At CaraComp, this kind of layered thinking — verifying not just a face, but the full context of who is acting, why, and with what authority — is exactly the direction where identity science is heading. Facial recognition was always just the first layer of the question, not the whole answer.
What You Just Learned
- 🧠 Identity checks have a new three-part job — verify the person, verify the AI agent's permission, verify that the specific action matches that permission
- 🔬 Permission scope creep is the silent danger — AI agents authorized for one task can silently accumulate access to everything if systems don't enforce strict permission boundaries
- 🔗 Delegation chains replace the "one-time login" model — every permission is now logged, timestamped, and matched to a specific authorized action
- 💡 Behavioral biometrics add a live watchdog — continuous pattern monitoring catches anomalies even when the credentials look legitimate
When an AI acts on your behalf, "prove who you are" is only the first question. The safer question — the one the best systems are now asking — is "prove what you're allowed to do, and prove it for this specific action, right now." Every extra verification step that seems annoying is actually the system checking a different rung on the permission ladder.
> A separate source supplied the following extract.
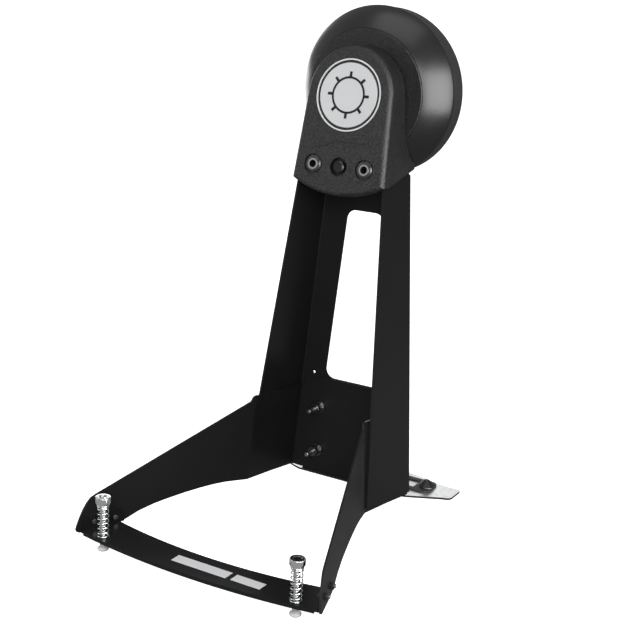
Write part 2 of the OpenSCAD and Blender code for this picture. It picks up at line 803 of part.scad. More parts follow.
placed() jack_nut(-1);  // jack_nut_left
placed() jack_nut(1);  // jack_nut_right
placed() level_knob();
placed() level_pot();
placed() circuit_board();
placed() ring_plate();
placed() bowl_shell();
placed() pad_base();
placed() isolation_ring();
placed() sensor_plate();
placed() piezo_disc();
placed() foam_layer();
placed() strike_head();
placed() sensor_lead();
placed() head_screw_1();
placed() head_screw_2();
placed() head_screw_3();
placed() head_screw_4();
placed() knob_washer_left();
placed() knob_washer_right();
placed() pedal_knob_left();
placed() pedal_knob_right();
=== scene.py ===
import json
import math

import bmesh
import bpy
from mathutils import Matrix, Vector


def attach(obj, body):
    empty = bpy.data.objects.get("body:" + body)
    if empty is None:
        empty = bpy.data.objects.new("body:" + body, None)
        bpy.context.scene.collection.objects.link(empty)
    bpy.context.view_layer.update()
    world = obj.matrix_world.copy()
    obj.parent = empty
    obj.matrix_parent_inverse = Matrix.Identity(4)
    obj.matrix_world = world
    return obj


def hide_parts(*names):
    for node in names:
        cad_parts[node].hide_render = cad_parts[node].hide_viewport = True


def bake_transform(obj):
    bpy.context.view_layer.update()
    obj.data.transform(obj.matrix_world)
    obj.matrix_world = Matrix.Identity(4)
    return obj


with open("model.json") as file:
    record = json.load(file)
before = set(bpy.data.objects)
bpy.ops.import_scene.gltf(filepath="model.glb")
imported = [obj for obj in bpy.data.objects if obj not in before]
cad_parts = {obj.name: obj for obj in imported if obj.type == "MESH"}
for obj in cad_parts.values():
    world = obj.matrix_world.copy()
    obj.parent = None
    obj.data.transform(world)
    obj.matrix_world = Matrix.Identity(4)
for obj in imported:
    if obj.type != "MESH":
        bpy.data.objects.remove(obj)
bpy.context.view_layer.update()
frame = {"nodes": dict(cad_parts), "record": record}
NODES = frame["nodes"]
OY = 102.25  # millimetres from the tower foot's rear face to the frame's origin along Y
scene = bpy.context.scene
RECORD_SLOT = {s["node"]: s["material_slot"] for s in frame["record"]["subparts"]}
BODY = {n: b for b, ns in frame["record"]["behaviour"]["bodies"].items() for n in ns}


def mm(x, y, z):
    """A point in tower coordinates, in millimetres, as metres in the row frame."""
    return Vector((x / 1000, (y + OY) / 1000, z / 1000))


# ------------------------------------------------------------------ materials
class Nodes:
    """A small helper round one material's node tree."""

    def __init__(self, name):
        self.mat = bpy.data.materials.new(name)
        self.mat.use_nodes = True
        self.t = self.mat.node_tree
        self.b = self.t.nodes["Principled BSDF"]
        self.co = self.t.nodes.new("ShaderNodeTexCoord").outputs["Object"]

    def n(self, kind):
        return self.t.nodes.new(kind)

    def link(self, a, b):
        self.t.links.new(a, b)

    def noise(self, scale, detail=4.0, rough=0.55, stretch=None, distortion=0.0):
        src = self.co
        if stretch:
            m = self.n("ShaderNodeMapping")
            m.inputs["Scale"].default_value = stretch
            self.link(src, m.inputs["Vector"])
            src = m.outputs["Vector"]
        t = self.n("ShaderNodeTexNoise")
        t.inputs["Scale"].default_value = scale
        t.inputs["Detail"].default_value = detail
        t.inputs["Roughness"].default_value = rough
        t.inputs["Distortion"].default_value = distortion
        self.link(src, t.inputs["Vector"])
        return t.outputs["Fac"]

    def voronoi(self, scale):
        t = self.n("ShaderNodeTexVoronoi")
        t.inputs["Scale"].default_value = scale
        self.link(self.co, t.inputs["Vector"])
        return t.outputs["Distance"]

    def remap(self, fac, lo, hi, a=0.3, b=0.7):
        m = self.n("ShaderNodeMapRange")
        m.inputs["From Min"].default_value = a
        m.inputs["From Max"].default_value = b
        m.inputs["To Min"].default_value = lo
        m.inputs["To Max"].default_value = hi
        self.link(fac, m.inputs["Value"])
        return m.outputs["Result"]

    def mix(self, fac, c0, c1):
        m = self.n("ShaderNodeMix")
        m.data_type = "RGBA"
        for socket, v in ((m.inputs[6], c0), (m.inputs[7], c1)):
            if hasattr(v, "links"):
                self.link(v, socket)
            else:
                socket.default_value = (*v, 1) if len(v) == 3 else v
        if hasattr(fac, "links"):
            self.link(fac, m.inputs[0])
        else:
            m.inputs[0].default_value = fac
        return m.outputs[2]

    def add(self, a, b, op="ADD"):
        m = self.n("ShaderNodeMath")
        m.operation = op
        for socket, v in ((m.inputs[0], a), (m.inputs[1], b)):
            if hasattr(v, "links"):
                self.link(v, socket)
            else:
                socket.default_value = v
        return m.outputs[0]

    def bump(self, height, strength, distance):
        m = self.n("ShaderNodeBump")
        m.inputs["Strength"].default_value = strength
        m.inputs["Distance"].default_value = distance
        self.link(height, m.inputs["Height"])
        self.link(m.outputs["Normal"], self.b.inputs["Normal"])

    def set(self, **kw):
        for k, v in kw.items():
            socket = self.b.inputs[k.replace("_", " ").title().replace("Ior", "IOR")]
            if hasattr(v, "links"):
                self.link(v, socket)
            else:
                socket.default_value = (*v, 1) if isinstance(v, tuple) and len(v) == 3 else v
        return self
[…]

So the next time an app asks you to re-verify before completing an action, or asks you to confirm that yes, you really did authorize this AI assistant to do this specific thing — don't read that as the app being difficult. Read it as the system doing something that older systems almost never did: checking the whole chain, not just the door.
Your face gets you into the building. The delegation chain decides which rooms you — or your digital helper — are actually allowed to enter.